Brief: Restate the span of lines that starts with the line containing "Write the OpenSCAD" and ends with the line containing "bore_d = 17.4; // [16:0.1:20]", word for word, including both, with nothing else.

Task material:
--- BEGIN ---

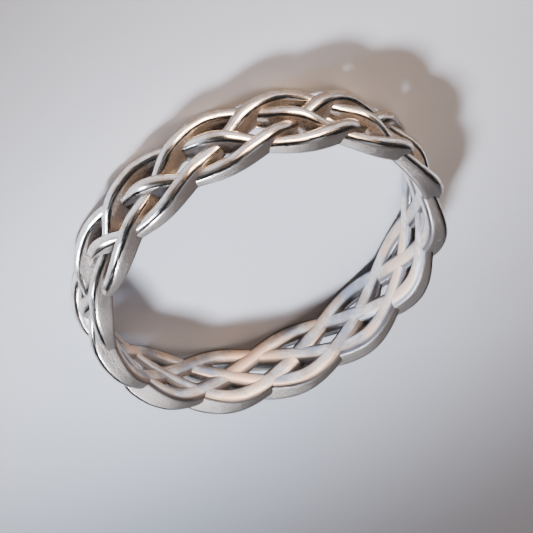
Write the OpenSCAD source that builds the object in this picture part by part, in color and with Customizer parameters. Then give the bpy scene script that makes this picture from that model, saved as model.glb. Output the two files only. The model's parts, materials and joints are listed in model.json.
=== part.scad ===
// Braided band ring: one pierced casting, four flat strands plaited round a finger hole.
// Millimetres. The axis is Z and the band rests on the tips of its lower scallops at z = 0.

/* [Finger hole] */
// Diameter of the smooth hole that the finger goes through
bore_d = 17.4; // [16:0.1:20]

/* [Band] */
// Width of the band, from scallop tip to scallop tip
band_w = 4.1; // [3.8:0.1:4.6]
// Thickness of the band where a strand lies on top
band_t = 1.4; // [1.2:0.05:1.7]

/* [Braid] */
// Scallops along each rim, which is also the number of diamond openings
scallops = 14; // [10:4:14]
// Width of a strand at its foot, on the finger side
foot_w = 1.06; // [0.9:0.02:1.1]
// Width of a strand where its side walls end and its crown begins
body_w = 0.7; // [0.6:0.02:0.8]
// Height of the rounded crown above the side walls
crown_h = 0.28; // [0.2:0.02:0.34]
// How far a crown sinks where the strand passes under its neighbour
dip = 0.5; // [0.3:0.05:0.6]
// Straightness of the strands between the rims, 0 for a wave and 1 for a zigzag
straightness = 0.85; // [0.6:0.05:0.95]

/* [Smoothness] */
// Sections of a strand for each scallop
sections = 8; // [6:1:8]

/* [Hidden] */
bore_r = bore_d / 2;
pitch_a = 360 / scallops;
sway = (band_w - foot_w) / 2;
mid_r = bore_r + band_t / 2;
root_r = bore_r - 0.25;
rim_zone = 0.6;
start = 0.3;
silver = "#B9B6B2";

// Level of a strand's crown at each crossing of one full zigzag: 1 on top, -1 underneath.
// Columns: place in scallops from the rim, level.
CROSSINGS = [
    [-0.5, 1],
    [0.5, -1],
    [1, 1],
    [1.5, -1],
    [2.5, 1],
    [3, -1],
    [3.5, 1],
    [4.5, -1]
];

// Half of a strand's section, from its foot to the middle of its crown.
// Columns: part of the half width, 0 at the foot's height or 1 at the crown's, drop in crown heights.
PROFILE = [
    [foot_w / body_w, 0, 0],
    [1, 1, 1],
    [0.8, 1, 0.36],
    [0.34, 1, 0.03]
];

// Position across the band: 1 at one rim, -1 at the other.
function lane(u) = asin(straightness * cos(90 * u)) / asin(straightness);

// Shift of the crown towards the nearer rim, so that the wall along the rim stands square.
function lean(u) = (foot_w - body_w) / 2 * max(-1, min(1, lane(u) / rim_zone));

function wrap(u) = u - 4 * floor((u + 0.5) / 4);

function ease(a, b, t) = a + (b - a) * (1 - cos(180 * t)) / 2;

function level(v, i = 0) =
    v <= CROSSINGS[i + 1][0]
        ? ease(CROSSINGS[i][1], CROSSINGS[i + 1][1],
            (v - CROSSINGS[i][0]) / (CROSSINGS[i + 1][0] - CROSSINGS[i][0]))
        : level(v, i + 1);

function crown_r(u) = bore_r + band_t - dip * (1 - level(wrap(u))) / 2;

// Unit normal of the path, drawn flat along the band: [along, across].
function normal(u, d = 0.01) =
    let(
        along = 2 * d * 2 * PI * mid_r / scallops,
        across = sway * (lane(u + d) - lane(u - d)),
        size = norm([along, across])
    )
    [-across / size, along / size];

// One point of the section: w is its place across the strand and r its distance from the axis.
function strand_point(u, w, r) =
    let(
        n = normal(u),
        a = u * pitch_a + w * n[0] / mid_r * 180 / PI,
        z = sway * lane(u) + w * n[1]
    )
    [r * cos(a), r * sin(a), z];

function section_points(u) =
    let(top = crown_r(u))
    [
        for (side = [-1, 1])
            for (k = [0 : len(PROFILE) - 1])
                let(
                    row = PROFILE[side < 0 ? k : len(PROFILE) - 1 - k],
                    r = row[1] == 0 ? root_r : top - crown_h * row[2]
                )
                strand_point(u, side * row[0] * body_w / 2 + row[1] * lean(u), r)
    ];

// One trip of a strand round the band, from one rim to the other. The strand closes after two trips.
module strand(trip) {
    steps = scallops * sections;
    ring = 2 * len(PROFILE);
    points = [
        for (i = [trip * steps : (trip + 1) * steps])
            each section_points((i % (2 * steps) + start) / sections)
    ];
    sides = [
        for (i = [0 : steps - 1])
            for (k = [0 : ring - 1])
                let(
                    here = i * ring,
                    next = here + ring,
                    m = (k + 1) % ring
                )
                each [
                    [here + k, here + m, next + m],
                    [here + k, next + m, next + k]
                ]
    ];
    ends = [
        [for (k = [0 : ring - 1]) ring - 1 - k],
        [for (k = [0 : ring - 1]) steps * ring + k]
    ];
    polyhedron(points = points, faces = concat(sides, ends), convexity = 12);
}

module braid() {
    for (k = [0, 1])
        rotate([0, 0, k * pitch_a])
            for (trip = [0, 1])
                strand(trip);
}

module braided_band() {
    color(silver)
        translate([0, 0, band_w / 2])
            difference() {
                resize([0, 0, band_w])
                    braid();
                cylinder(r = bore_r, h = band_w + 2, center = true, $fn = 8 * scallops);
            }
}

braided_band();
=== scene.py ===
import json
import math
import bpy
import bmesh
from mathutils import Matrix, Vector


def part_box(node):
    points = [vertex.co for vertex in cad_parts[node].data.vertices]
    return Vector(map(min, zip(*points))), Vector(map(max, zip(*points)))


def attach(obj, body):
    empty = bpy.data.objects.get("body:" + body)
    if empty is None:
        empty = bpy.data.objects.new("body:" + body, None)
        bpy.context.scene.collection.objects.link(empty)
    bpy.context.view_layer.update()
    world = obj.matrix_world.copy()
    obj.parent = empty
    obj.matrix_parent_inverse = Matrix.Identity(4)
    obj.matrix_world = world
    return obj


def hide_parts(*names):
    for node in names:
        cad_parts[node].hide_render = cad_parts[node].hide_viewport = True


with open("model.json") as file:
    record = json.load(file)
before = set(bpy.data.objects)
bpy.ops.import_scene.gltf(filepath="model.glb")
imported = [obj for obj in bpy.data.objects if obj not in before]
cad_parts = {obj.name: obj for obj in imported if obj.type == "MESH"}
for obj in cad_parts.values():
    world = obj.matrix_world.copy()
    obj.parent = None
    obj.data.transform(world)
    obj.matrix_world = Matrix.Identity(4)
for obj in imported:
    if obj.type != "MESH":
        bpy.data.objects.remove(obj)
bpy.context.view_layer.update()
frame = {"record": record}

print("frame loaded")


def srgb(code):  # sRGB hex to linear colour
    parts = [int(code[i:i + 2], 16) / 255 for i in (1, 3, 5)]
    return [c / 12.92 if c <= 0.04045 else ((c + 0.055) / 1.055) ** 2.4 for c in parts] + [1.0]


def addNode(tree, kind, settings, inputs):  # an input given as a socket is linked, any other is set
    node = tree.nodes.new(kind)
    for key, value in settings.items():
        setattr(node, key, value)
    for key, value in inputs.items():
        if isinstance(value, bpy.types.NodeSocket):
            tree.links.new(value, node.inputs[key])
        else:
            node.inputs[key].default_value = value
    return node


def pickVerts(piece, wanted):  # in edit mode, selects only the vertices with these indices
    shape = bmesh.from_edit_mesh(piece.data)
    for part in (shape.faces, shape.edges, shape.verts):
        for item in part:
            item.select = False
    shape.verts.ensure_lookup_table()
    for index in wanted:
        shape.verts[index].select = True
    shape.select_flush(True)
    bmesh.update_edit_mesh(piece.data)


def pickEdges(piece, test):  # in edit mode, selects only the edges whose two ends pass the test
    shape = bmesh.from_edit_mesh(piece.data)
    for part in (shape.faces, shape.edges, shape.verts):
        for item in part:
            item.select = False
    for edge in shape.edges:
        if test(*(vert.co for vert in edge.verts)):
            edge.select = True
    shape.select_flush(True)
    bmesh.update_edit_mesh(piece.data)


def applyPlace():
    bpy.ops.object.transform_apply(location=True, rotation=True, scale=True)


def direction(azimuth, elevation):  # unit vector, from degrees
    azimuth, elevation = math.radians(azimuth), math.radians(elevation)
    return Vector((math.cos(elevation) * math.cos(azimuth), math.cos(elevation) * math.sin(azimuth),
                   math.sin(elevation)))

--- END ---
--- BEGIN ---

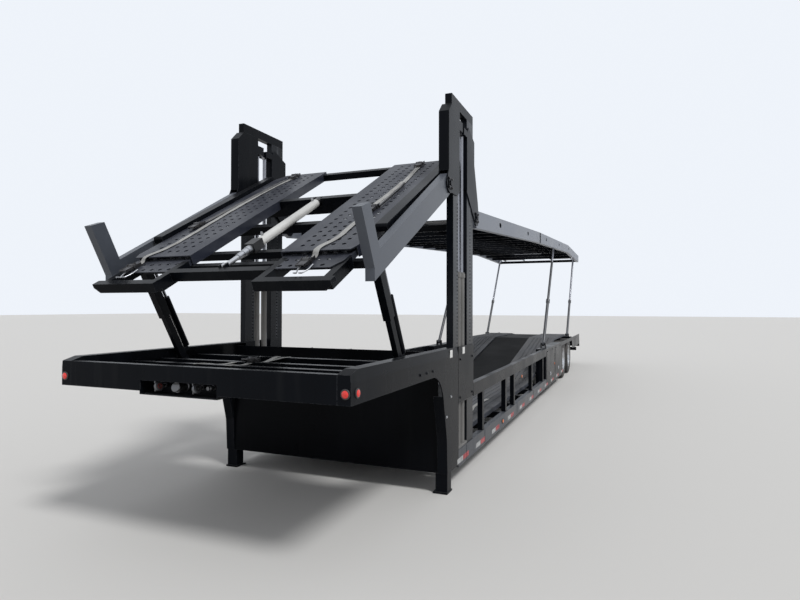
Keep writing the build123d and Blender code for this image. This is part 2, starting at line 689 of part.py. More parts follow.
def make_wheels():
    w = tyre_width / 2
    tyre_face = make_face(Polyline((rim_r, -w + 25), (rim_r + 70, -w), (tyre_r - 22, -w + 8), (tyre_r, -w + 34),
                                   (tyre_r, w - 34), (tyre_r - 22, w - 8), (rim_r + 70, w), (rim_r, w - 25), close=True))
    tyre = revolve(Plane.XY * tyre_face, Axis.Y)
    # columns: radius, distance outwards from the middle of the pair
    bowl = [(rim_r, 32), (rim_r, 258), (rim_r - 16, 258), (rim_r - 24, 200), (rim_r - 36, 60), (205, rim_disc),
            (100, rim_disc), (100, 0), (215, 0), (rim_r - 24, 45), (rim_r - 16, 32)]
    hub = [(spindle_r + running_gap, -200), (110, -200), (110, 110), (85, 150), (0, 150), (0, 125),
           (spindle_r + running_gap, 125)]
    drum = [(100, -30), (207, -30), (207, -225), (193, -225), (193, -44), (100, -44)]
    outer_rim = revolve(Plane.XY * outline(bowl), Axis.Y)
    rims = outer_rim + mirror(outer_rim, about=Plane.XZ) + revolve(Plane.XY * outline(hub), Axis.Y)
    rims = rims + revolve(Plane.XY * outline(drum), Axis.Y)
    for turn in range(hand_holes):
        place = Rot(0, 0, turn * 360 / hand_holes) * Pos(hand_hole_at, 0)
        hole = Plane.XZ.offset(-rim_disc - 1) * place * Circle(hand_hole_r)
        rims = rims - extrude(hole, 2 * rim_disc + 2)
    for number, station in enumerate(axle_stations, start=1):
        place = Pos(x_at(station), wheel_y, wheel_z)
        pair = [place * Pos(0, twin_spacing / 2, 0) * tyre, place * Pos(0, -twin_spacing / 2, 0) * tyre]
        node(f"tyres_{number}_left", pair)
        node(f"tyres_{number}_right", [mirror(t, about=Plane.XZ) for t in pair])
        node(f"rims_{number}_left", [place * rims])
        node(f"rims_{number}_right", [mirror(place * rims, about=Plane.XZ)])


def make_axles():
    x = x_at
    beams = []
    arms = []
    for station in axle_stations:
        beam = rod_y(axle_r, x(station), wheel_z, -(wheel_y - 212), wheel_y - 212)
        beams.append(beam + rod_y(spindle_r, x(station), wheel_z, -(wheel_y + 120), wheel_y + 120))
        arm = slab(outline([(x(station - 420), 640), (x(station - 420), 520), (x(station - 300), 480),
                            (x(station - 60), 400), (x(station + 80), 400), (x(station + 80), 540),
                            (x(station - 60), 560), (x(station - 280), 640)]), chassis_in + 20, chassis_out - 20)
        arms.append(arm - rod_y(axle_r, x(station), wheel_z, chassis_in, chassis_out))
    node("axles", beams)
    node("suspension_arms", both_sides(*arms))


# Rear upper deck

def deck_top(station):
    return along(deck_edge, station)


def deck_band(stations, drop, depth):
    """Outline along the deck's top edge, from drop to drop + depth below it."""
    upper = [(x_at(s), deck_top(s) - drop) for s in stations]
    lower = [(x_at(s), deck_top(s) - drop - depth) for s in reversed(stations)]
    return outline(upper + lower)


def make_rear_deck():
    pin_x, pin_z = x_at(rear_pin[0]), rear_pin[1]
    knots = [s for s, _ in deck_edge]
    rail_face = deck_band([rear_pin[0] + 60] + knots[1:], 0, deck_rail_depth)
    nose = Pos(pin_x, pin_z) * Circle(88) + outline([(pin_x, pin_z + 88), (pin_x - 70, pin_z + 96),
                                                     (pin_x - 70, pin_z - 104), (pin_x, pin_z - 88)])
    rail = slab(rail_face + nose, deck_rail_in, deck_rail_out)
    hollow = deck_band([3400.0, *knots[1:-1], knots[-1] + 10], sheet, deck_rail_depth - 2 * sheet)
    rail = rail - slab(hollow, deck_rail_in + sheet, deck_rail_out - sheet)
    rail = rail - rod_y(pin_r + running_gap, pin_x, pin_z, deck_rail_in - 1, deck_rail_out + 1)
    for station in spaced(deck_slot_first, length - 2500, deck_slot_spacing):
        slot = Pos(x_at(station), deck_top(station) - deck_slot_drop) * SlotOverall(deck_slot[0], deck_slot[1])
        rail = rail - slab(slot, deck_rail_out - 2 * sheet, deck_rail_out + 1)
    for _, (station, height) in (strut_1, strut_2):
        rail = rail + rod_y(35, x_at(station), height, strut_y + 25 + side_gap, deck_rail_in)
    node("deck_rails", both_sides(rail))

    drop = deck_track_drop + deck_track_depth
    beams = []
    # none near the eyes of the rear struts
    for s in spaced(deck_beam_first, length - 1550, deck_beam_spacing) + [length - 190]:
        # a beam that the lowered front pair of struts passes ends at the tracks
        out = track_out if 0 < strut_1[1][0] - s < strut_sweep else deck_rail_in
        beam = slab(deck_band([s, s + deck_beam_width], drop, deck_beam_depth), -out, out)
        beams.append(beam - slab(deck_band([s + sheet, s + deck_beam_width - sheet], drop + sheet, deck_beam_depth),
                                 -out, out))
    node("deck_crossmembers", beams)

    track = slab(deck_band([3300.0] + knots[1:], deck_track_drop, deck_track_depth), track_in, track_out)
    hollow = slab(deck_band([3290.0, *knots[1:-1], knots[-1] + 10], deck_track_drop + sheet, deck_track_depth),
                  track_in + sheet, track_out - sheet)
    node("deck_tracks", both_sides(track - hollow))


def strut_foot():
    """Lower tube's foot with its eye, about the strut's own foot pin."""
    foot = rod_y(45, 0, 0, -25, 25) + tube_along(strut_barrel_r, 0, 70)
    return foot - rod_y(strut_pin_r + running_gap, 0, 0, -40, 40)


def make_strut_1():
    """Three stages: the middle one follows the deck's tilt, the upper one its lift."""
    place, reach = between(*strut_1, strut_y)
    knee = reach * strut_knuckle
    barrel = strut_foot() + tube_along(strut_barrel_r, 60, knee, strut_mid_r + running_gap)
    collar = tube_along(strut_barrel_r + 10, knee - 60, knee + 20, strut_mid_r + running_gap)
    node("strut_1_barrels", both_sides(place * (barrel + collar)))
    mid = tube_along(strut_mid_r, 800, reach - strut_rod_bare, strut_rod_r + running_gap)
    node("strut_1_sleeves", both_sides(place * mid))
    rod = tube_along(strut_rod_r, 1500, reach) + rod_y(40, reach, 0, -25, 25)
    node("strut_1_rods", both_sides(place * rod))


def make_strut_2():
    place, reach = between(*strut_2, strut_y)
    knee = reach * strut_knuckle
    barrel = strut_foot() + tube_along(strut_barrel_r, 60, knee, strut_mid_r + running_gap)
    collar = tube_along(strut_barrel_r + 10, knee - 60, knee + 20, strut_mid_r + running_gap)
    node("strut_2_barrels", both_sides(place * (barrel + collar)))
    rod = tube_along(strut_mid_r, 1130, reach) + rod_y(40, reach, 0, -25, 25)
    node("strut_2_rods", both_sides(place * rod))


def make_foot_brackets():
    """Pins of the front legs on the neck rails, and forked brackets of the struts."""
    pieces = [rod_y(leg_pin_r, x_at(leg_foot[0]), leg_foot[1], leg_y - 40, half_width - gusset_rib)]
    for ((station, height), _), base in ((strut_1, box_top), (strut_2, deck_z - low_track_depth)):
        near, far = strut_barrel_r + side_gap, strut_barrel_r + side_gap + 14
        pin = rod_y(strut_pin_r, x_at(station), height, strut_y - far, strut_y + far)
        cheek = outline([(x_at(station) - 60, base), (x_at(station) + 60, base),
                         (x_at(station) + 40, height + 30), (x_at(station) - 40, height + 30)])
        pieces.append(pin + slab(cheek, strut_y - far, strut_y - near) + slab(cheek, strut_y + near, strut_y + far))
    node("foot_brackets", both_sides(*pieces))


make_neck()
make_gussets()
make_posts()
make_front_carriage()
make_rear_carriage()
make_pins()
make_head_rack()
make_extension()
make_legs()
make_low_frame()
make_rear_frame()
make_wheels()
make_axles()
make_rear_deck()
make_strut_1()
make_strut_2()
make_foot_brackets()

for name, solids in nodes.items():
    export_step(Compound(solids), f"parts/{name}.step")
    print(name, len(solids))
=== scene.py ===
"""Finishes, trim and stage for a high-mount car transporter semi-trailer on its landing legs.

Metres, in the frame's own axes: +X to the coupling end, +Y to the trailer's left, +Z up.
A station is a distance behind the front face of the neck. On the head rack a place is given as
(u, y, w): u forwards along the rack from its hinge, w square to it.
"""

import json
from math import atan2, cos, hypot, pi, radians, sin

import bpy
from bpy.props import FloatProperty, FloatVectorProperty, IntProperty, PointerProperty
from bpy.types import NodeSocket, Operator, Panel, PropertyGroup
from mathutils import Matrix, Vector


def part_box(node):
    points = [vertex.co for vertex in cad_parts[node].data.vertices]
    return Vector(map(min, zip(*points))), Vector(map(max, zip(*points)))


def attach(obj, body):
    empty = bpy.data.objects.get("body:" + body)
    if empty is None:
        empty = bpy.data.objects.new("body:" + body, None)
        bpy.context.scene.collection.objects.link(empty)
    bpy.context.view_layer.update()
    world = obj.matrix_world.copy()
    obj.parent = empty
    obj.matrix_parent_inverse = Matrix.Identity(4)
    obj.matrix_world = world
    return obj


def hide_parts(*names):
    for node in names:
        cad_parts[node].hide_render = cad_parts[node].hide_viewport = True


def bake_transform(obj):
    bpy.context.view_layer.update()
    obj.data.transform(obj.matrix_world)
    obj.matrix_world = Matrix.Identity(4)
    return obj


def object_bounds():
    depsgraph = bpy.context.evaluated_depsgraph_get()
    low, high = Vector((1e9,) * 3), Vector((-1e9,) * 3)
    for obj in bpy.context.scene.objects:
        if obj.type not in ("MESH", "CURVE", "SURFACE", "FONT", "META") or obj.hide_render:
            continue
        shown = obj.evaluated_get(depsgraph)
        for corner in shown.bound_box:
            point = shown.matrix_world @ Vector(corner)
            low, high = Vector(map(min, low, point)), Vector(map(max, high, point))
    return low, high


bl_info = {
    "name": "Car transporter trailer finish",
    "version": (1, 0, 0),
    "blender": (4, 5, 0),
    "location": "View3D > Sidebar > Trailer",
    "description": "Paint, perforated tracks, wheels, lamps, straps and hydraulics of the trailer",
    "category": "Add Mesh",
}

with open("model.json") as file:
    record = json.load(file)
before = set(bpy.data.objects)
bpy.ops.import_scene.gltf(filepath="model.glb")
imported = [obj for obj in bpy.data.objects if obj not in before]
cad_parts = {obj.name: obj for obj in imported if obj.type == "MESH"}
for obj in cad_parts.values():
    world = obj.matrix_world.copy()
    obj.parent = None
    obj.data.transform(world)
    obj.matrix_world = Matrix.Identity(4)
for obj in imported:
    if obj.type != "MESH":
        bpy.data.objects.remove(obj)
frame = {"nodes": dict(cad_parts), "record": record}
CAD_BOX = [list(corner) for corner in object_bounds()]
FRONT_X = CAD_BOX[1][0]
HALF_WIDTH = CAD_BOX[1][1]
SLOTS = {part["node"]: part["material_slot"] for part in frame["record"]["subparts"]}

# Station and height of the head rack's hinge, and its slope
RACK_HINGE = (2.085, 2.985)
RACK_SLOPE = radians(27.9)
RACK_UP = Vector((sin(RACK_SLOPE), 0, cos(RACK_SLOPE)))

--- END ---
--- BEGIN ---

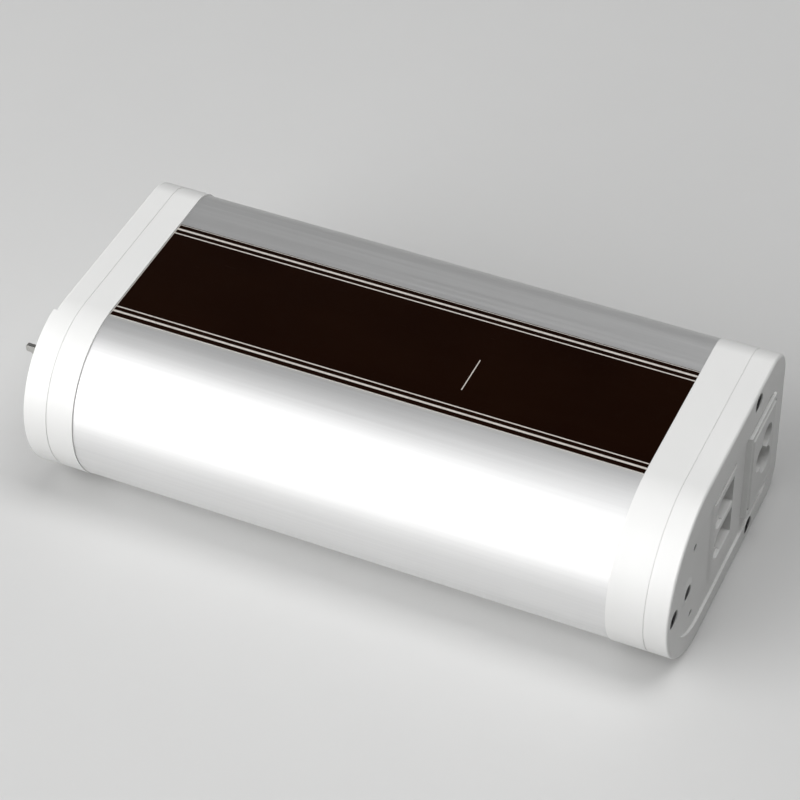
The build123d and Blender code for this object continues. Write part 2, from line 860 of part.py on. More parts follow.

--- END ---

The reply:
Write the OpenSCAD source that builds the object in this picture part by part, in color and with Customizer parameters. Then give the bpy scene script that makes this picture from that model, saved as model.glb. Output the two files only. The model's parts, materials and joints are listed in model.json.
=== part.scad ===
// Braided band ring: one pierced casting, four flat strands plaited round a finger hole.
// Millimetres. The axis is Z and the band rests on the tips of its lower scallops at z = 0.

/* [Finger hole] */
// Diameter of the smooth hole that the finger goes through
bore_d = 17.4; // [16:0.1:20]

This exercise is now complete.